Hubris, irony, and the Inside Passage were a pretty powerful trio in last year’s race, and some of the favorites going in only made it 24 hours. This time of year is a transitional time for the coast’s weather, so this year’s race could be faster or boring depending on what systems are moving through. Hell, if that Pacific High forms early it could be a rowing race. The randomness of this race is one of the R2AK’s equalizers, and it’s a big part of its charm…at least for me. HA!


Stage 1: Port Townsend, WA to Victoria BC (40 miles)
It all begins June 23 with an initial race across open water, two sets of shipping lanes, and an international border. The first stage is designed as a qualifier for the full race and as a stand-alone 40 mile sprint for people who just want to put their toe in. Racers continuing on will clear Canadian customs in Victoria. Stage one winners get to bask in the glory for a full day and a half.

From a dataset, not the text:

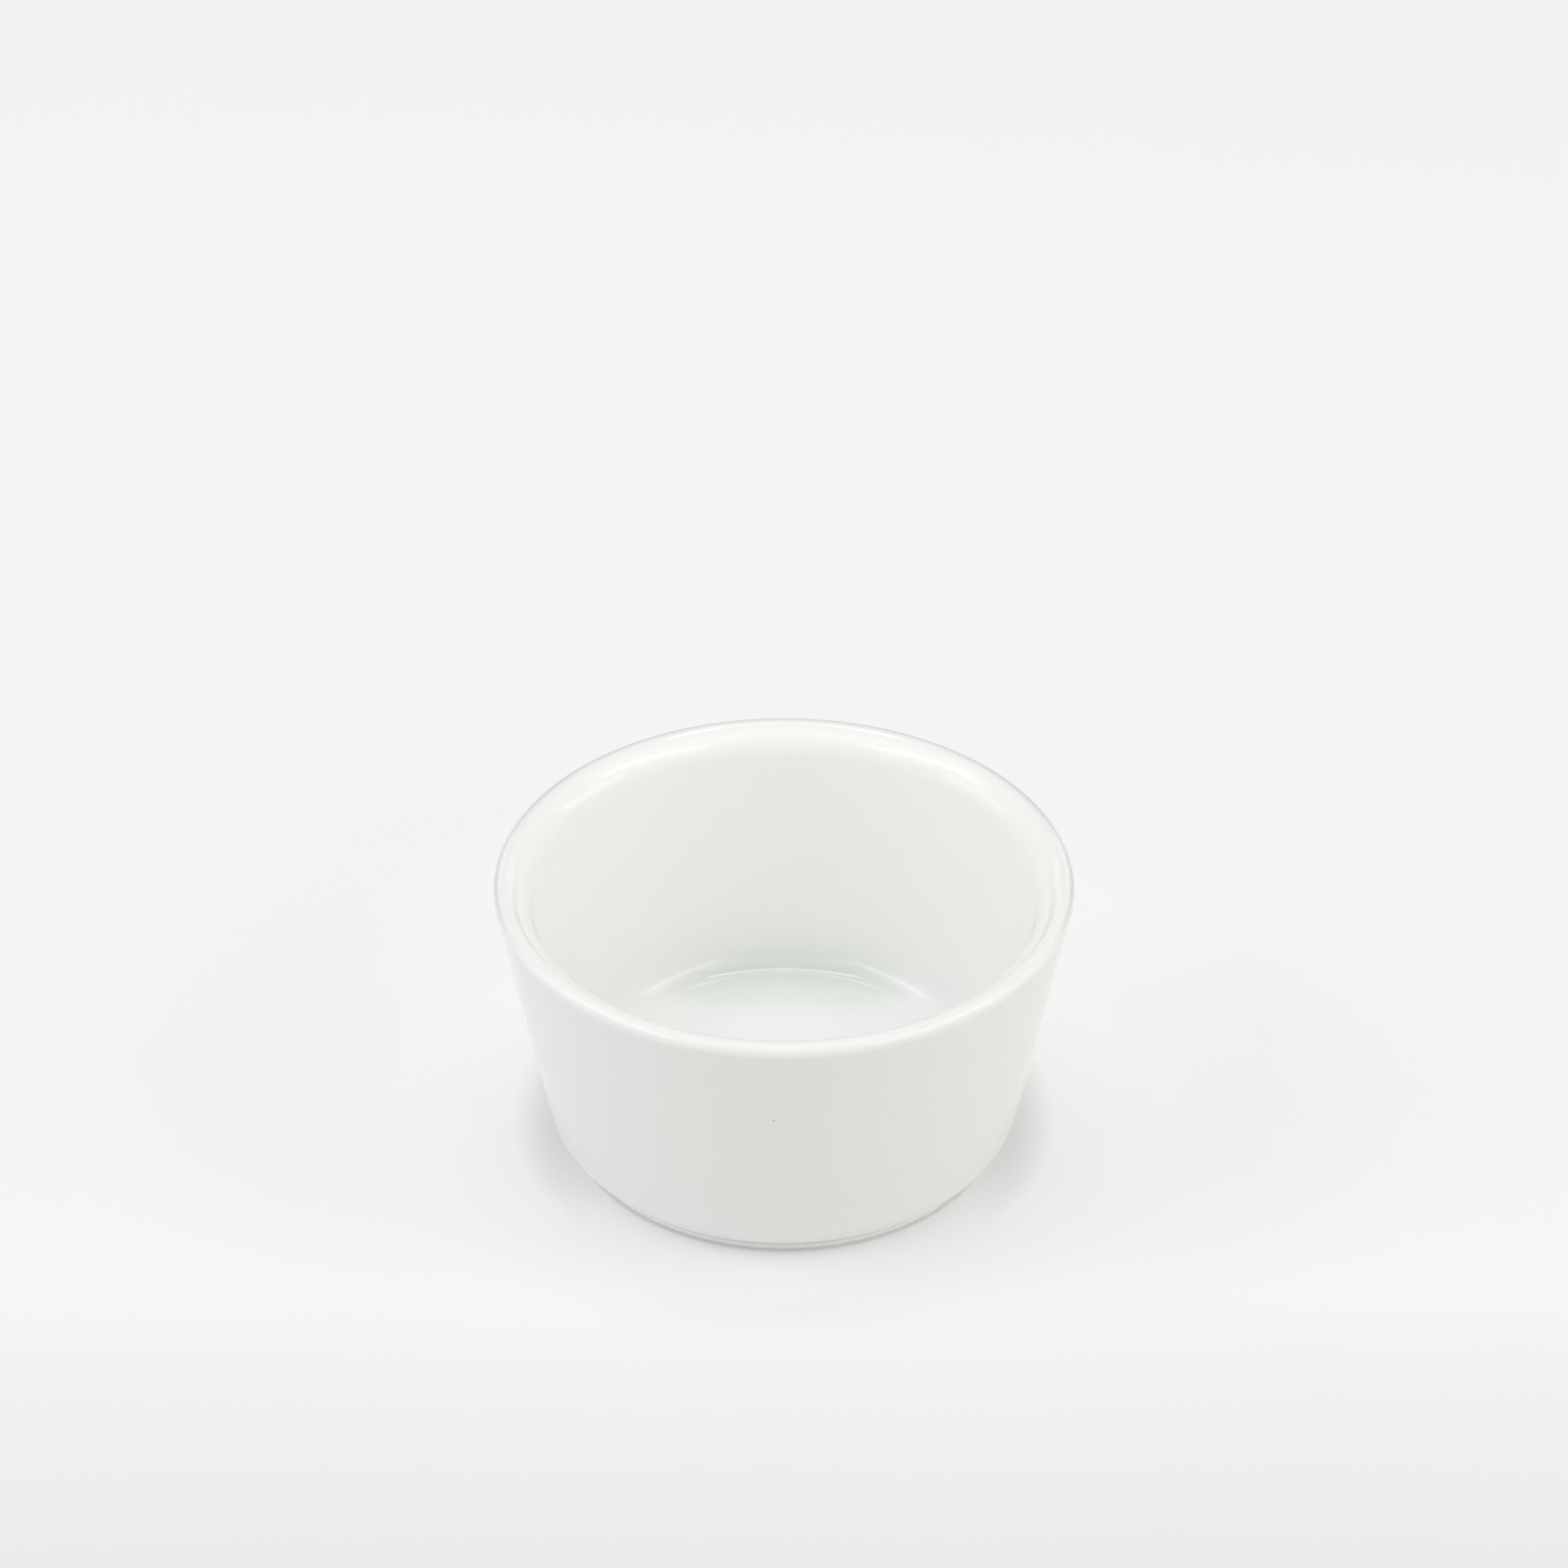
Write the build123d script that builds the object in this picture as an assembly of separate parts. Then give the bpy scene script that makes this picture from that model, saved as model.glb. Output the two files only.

Stage 2: Victoria BC to Ketchikan, AK (710 miles)
There’s no time splits from the qualifier that roll over when the fleet starts in Victoria on June 26. The race for the prizes – real or imagined – is getting to Ketchikan. For those that lag, they risk getting tapped out by the sweep boat which heads north along the course as a rolling disqualifier. Any competitor the sweep boat passes is out of the race. Other than two waypoints at Seymour Narrows and Bella Bella, there is no official course. To quote the bard: You can go your own way.

Winner: The 2015 race was won by Team Elsie Piddock – Al Hughes, Graeme Esarey, and Matt Steverson – that crushed the fleet in a F-25c, completing Stage 2 in 5 days, 1 hour, 55 minutes. They finished almost 40 hours ahead of the second place finisher Team MOB Mentality (F85SR, a 28′ Farrier “Super Racer”) which just edged by 4 minutes third place finisher Team Por Favor (Hobie 33).